Crawford Barton: He was very interesting, but I got the feeling he might scream and run out of the room at any minute.

Jack Fritscher: I don’t want to wear you out and wear you down. I think you, as a photographer, have given me a good picture of your feelings about him.

Crawford Barton: I hope I wasn’t too negative.

Jack Fritscher: Not at all. Your memories belong to you.

Crawford Barton: I was trying to be honest. Robert and I were two very different personalities aiming in the same basic direction which is fine art.

Jack Fritscher: Despite some small commercial envy of his success, you felt close to what he was doing and could identify with it?

Crawford Barton: Oh, totally. I myself would never go in the direction he did, although I might have shot black men. I wasn’t interested in naked women. I was interested in naked black men, sexual practices, and erotic images.

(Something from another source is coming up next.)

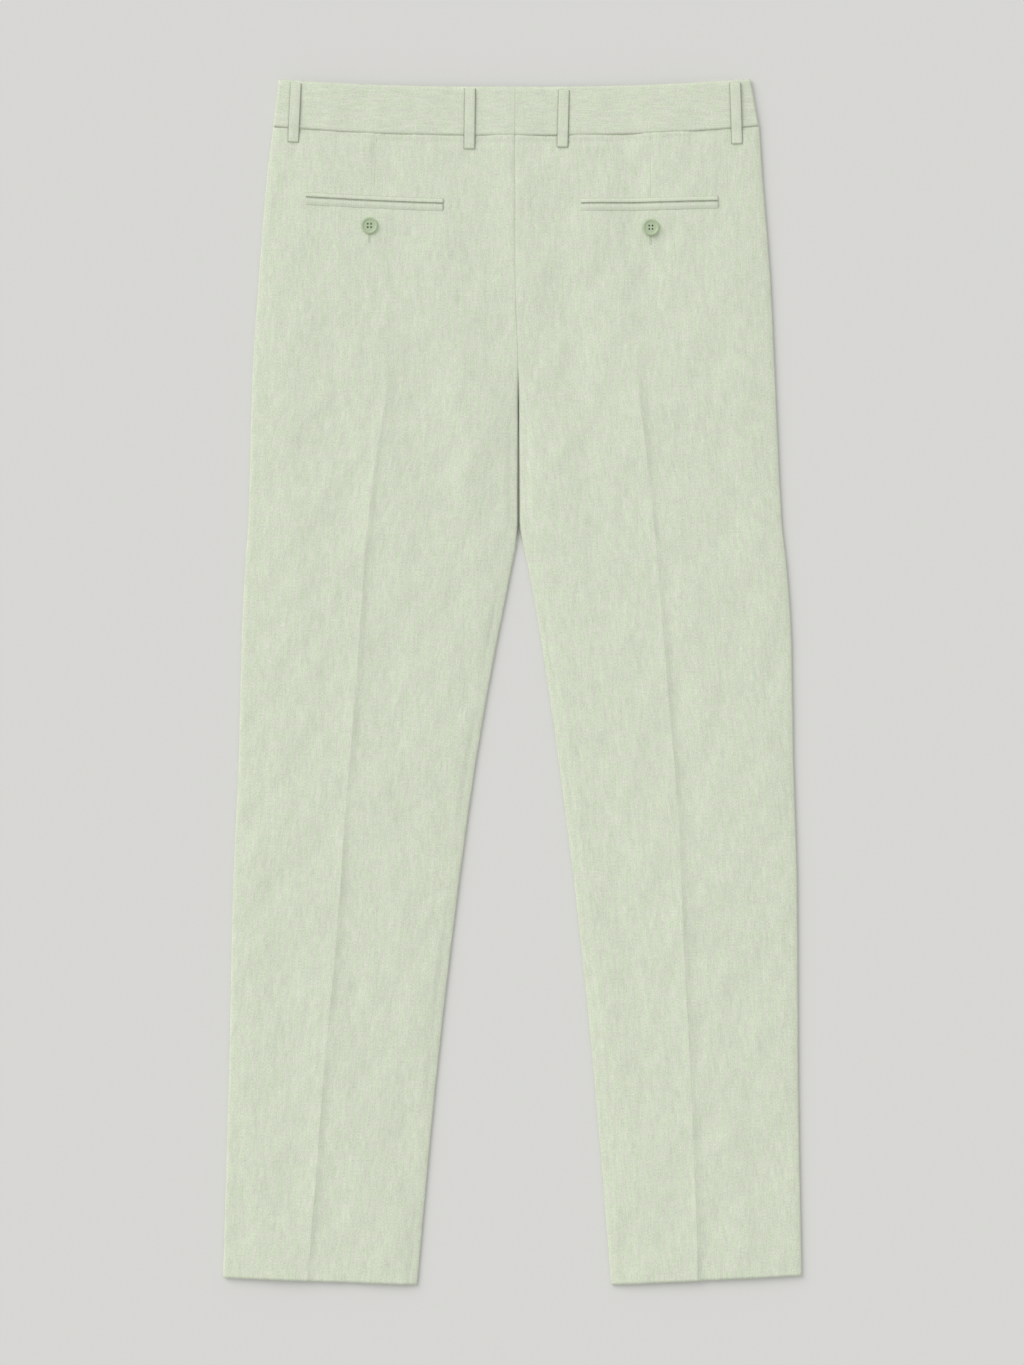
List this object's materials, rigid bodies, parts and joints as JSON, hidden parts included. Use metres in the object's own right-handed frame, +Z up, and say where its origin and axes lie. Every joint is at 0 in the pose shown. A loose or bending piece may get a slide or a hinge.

Jack Fritscher: Your point of view means so much. This has been great.

Crawford Barton: If you think of anything else when you go back over this, let me know. And please rearrange anything I’ve said to clarify it.

Jack Fritscher: That kind of gentle editing I do, if at all, very carefully and minimally. I try to be holistic.

Crawford Barton: I know how much trouble and how time-consuming it is to put something on paper from a tape.

Jack Fritscher: Exactly. Thank you for your time and your excellent insights into your own work. And into Robert. You said you’ll be gone until October 28. When you return, let’s get together again. I’d love to see some of your newest pictures and also some of your Super-8 films. If you want to get out of town, perhaps you can come visit and see my garden which is still blooming with a hundred of my six-foot-tall calla lilies that Robert thought were amazing.

Crawford Barton: That sounds perfect to me.